SOMEWHERE IN NEW JERSEY -- Strange as it may seem, the two entities above have something in common.
They are both topics of discussion in this blog post.
Okay, so really, they have nothing to do with each other. But while I have a few spare moments I figured I'd deal with a few odds and ends I've been meaning to write about for the last few days.
Let's start with the South Street Bridge reconstruction project, which is going to have a serious impact on your trips to the Palestra and Franklin Field for the next two years.
The Penn athletic department has put together a very good information page with instructions for driving and public transit, as well as links to maps with parking garages around campus that are open for games.
If you or anyone you know are planning to come to 33rd Street for any kind of sports event during the reconstruction project, you definitely need to read the information on that page. It matters not only for football and basketball, but also for the Penn Relays -- and you know how much of a traffic jam that causes even without any construction going on.
The parking garage information will become even more important in a few months when Penn starts its Franklin Field redevelopment project. That will close the small parking lot between Franklin Field and the tennis courts as new athletic facilities are built into the north side of the stadium.
I don't have an exact timeline for that project right now, but I will try to get one.
Also, if you come by public transportation, the 33rd Street trolley station and the 34th Street Market-Frankford line station give you a few more options besides the University City reigonal rail station.
Now for the Dick Vitale portion of the program. According to Awful Announcing, ESPN's signature college basketball voice will be at Madison Square Garden tonight to call the Villanova-Texas game with Dan Shulman and Doris Burke.
We also learn from AA that Dave O'Brien and Steve Lavin will call the Holy War on Thursday, and Brad Nessler and Bill Raftery will call Tennessee at Temple.
I hope to be at the Liacouras Center on Saturday to liveblog the game. Unfortunately, that means I won't get to hear Raftery's description of Bruce Pearl's attire in real time. Perhaps you all will be able to help me out with that.
The other local game listed on the blog post is Villanova at La Salle, but the announcers are listed as TBD. I have no information about that, but it would not surprise me if Scott Graham and John Celestand have the call. We'll see.
Finally, I pass along this blog post at The 700 Level by Schuylkill 16 voter Dan Levy about the state of the media industry. It is, perhaps appropriately, an electronic reply to Bill Conlin's column about the death of newspapers in this morning's Daily News.

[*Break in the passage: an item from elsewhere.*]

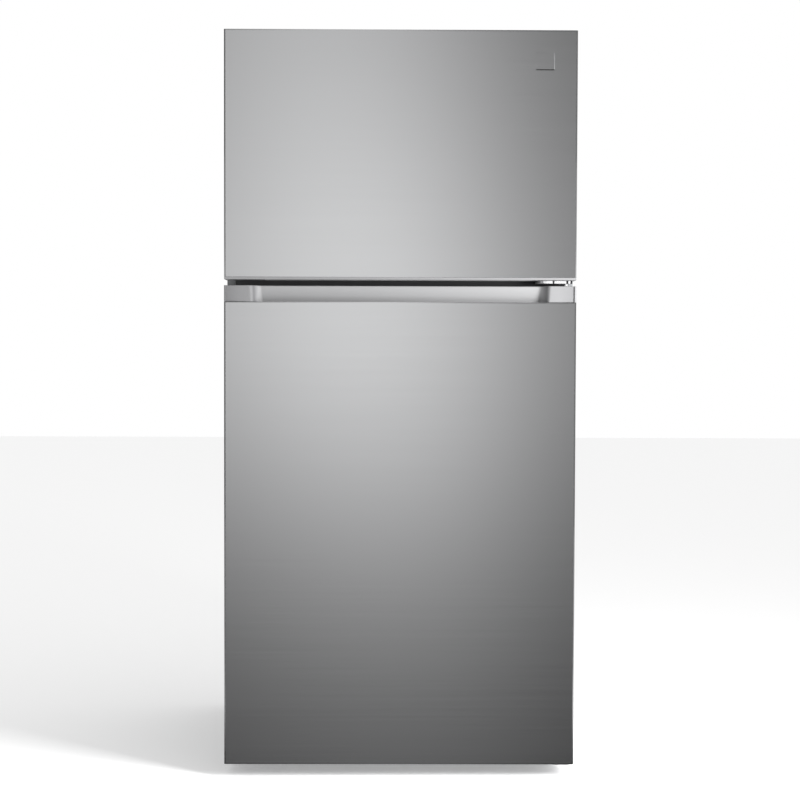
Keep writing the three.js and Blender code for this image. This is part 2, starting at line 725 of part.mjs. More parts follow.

It is a subject about which I could write multiple lengthy blog posts, although this probably isn't the right place for them. But allow me a few thoughts if you will.
If I was, to borrow Conlin's famous phrase, King of the World, people would want to read long stories about national politics and and other meaty subjects far more than they do now. Heck, they'd want to read about college sports more than they do.
But I read the traffic statistics on the website every day, and their message almost never changes. People want to read about the Eagles, the Phillies and celebrity gossip, especially gossip involving local television anchors. There's nothing I can do about it, and all those pageviews pay my salary.
Having said that, I know that a lot of you have ideas on why the journalism industry is in such bad shape. I know that some of you believe the problem would be solved if we just threw all the Democrats out, and others of you believe the problem would be solved if we threw all the Republicans out.
(I know this because every time you hit "Report Abuse" on a comment on the site, it lands in my inbox. And I know you do that a lot, because I often get close to 100 abuse reports a day -- and it's my job to clean them up.)
In the end, I don't think there is one simple answer to this that will solve everyone's problems. If there was, there are still enough smart people left in journalism that someone would have figured it out by now.
But the one thing I do know is that we won't get out of this mess unless we do so together. It's why I'm so passionate about building a real community of readers on here, from the interactive liveblogs to the fan photo gallery.
I hope it's working. If you have ideas on how to make the blog better, feel free to let me know in the comments or by email.
Okay, I'm almost in New York, which means it's time to pack up the computer. I'll talk to you all again tonight.